People still talk about your performance in Annie Get Your Gun. Was Broadway something you grew up listening to?
Pake, my brother, and I would run out of the house singing “Anything You Can Do I Can Do Better” from Annie Get Your Gun. We were very competitive!
You’ve been known for highly theatrical concerts for most of your career, even before your stage work. How did doing Broadway affect the way your concerts are staged now?
It’s been a while since we’ve done any of that in concert, but I’ve always loved it! My more recent concerts haven’t been as theatrical because I didn’t want to be off stage changing costumes every five minutes. I wanted to be out on stage, connecting with the audience. I think playing in an intimate Broadway theatre made me realize that.
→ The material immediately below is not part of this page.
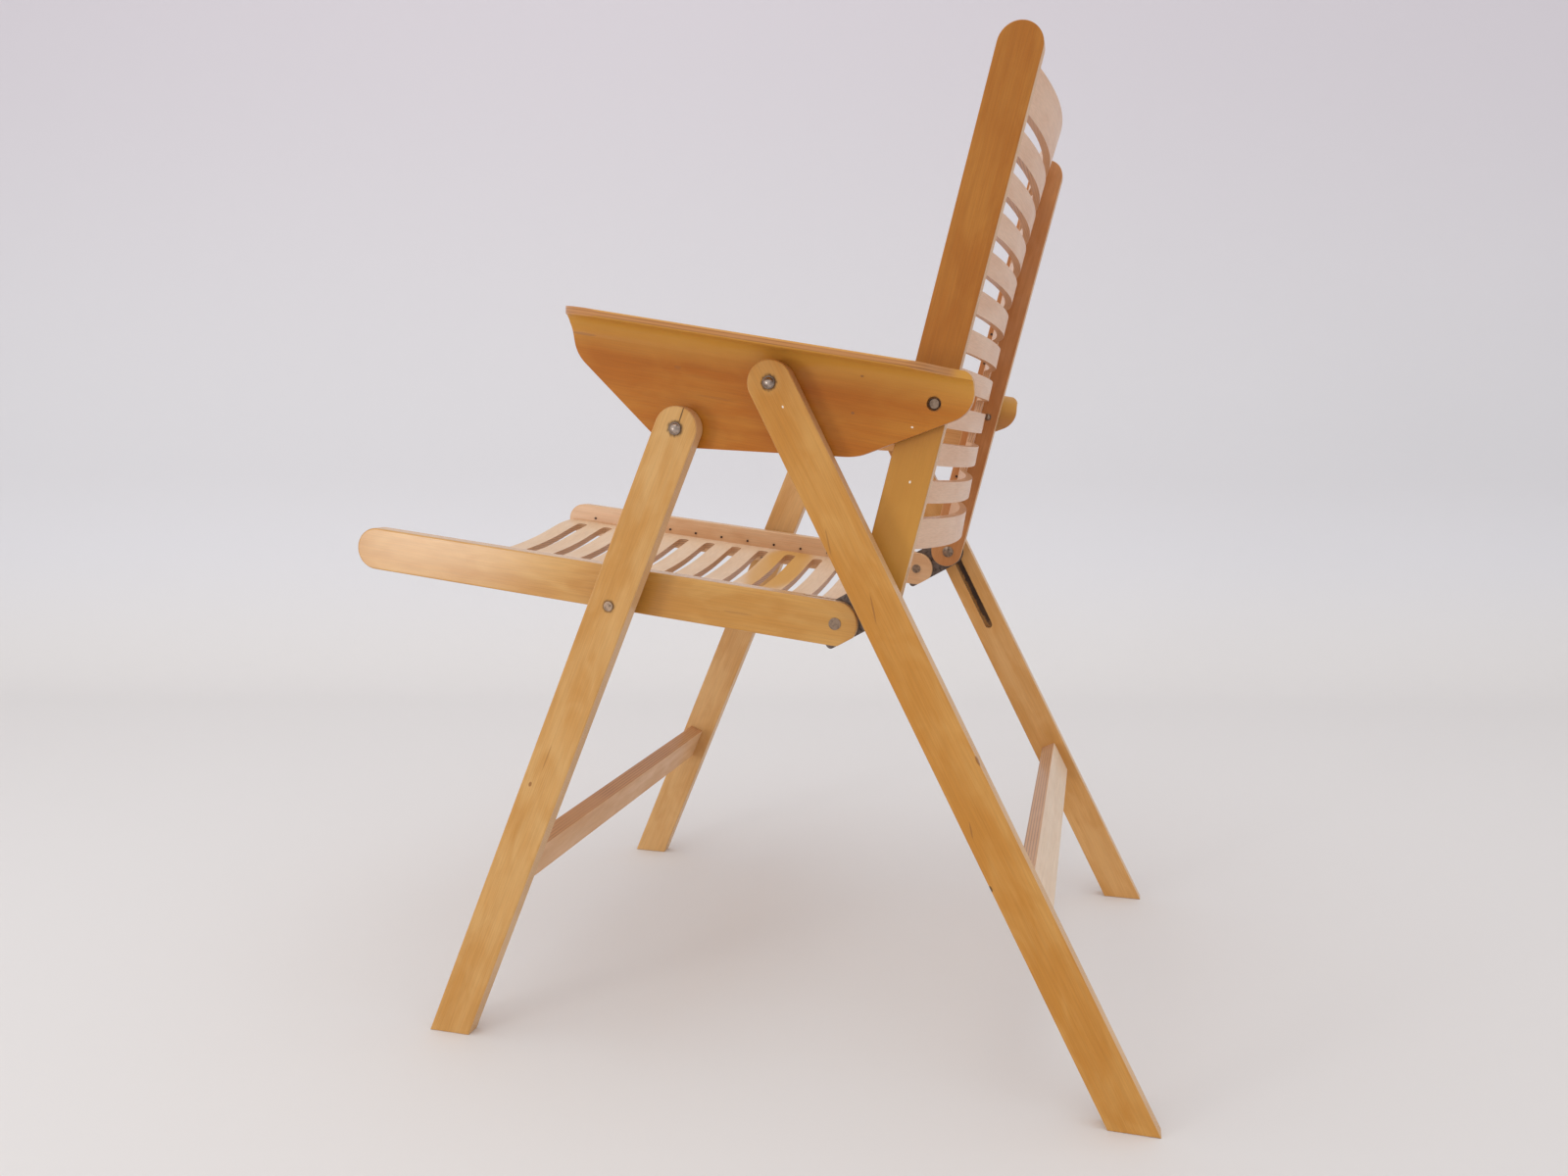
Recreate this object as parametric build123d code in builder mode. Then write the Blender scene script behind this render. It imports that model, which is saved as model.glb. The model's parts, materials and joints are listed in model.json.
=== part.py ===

However, we’re working on some new tricks and surprises for my 2020 tour, and I’m looking forward to bringing a little bit of that back!
Country music and Broadway both rely heavily on story songs; has the latter affected how you approach the former?
I always became a character on stage when I was performing on tour and in music videos. Great story songs, like “Fancy,” allowed me to do that. I think because of that I wasn’t as scared to step on a Broadway stage and be somebody other than Reba. But then doing that on Broadway eight times a week really just reminded me how much I love being the storyteller, and how impactful great story songs can be.
Your performance in Annie Get Your Gun is routinely cited as one of the most exciting musical performances on Broadway in recent history. What sticks out most from your your time doing the show?
I loved and enjoyed every minute of my Broadway six-month stay. I love the Broadway community, everyone is so loving and giving. Eight shows a week was the hardest job I ever had in my life, but I absolutely loved it!
How does an arena tour or even your Vegas residency compare to performing on a Broadway stage? Would you have been more hesitant to do Vegas without your Broadway experience?
In both places, you’ve got to really perform and project. You’ve got to try and connect with that person in the back row of the theatre or up in the very top seat of the arena. Vegas, like Broadway, is more intimate than a 15,000-seat arena. I don’t think I would have been hesitant to do Vegas, but I think Broadway certainly helped prepare me for that more intimate space.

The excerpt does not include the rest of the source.